In my family, we call it the “weepy gene”.
It could also be called the “cry in public” gene. Or the “whenever I talk about my family or something emotional, I get teary” gene. Or the “please don’t ask me to give a toast because I might not get through it” gene. Several members of my extended family have this gene.
Not me. I’m not a public crier.
Not that there’s anything wrong with crying, but doing it around other people is just not something I’m comfortable with. As far as I can remember, there have been only two times in my adult life that I have become so teary that I couldn’t speak – once at my sister’s Bat Mitzvah, and secondly at the night before my brother’s wedding. I didn’t even cry at my father’s funeral (probably because I let my brother do all the talking that day).
Not that I don’t cry. I just end up saving it for the ride home alone. Or in the bathroom. Or in front of Tim (lucky guy).
So I certainly wasn’t going to cry during an IEP meeting. Nope, not me.
I pulled out all my tricks during the meeting to keep my emotions in check. I fiddled with my pen. I pulled on my sleeves. I broke eye contact when necessary. I counted the days in my head until Spring Training starts.
There were two moments when I thought I was in trouble. The first came after his school OT was finished talking. She told us that he had met all his fine motor goals.
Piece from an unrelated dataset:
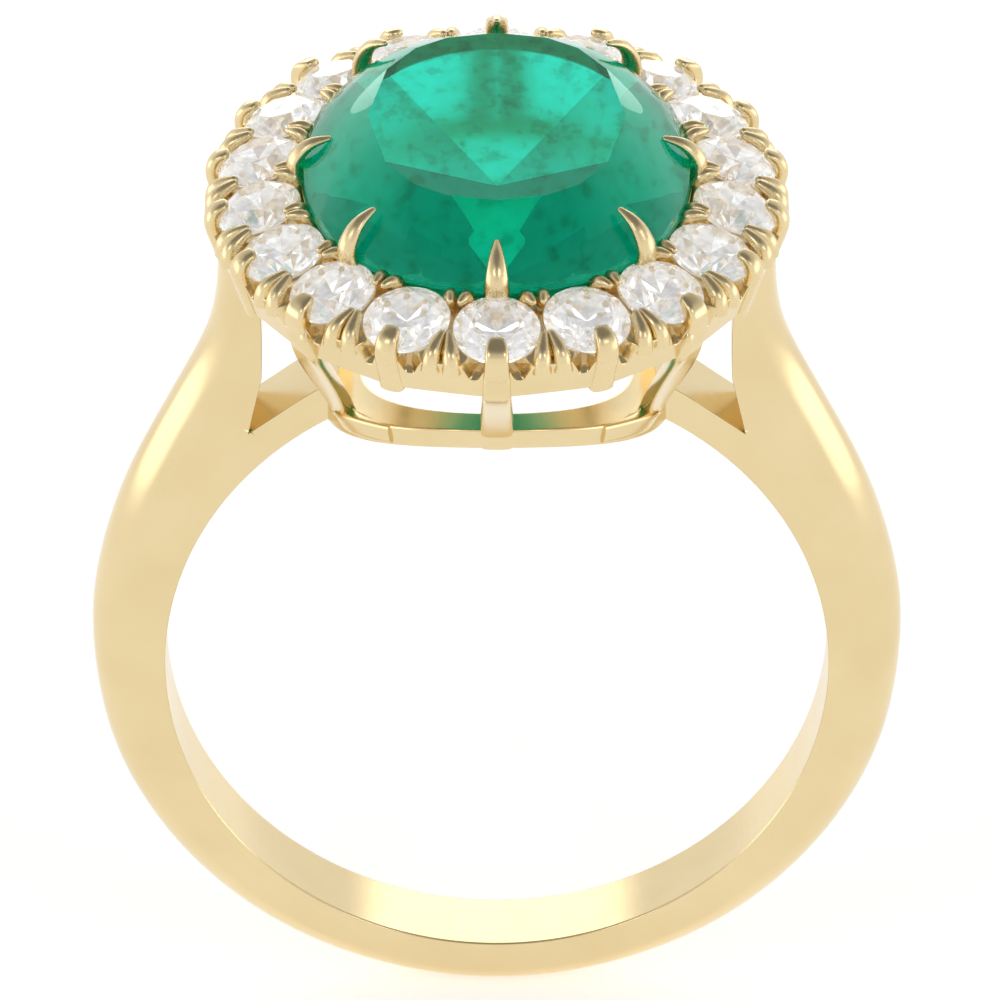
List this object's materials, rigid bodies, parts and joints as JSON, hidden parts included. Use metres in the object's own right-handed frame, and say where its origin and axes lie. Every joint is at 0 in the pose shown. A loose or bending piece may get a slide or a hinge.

ALL. HIS. GOALS. This was a kid who until last month couldn’t color, let alone write his name and all the letters. He couldn’t hold the pencil right. Now he’s zippering, buttoning, and drawing recognizable shapes and figures. As she got up to leave, I thanked her for all her hard work this year, and told her how grateful I was for all she did.
“Oh no”, she said. “This was ALL Howie. He wanted to do this. He wanted to learn. He did this all on his own.”
With the tears welling up, I started counting the holes in the ceiling.
A few moments later, tears nicely pushed back inside, the team leader asked Howie’s one-on-one aides to talk a little about his progress in the classroom, and what they saw as his strengths and weaknesses. We shared stories, went back and forth about some ideas, and as they stood up to leave, one of them said to us:
“We just love him.”
And the tears were back. I whispered a “thank you” as I calculated that there were 51 days until the Red Sox started their season again.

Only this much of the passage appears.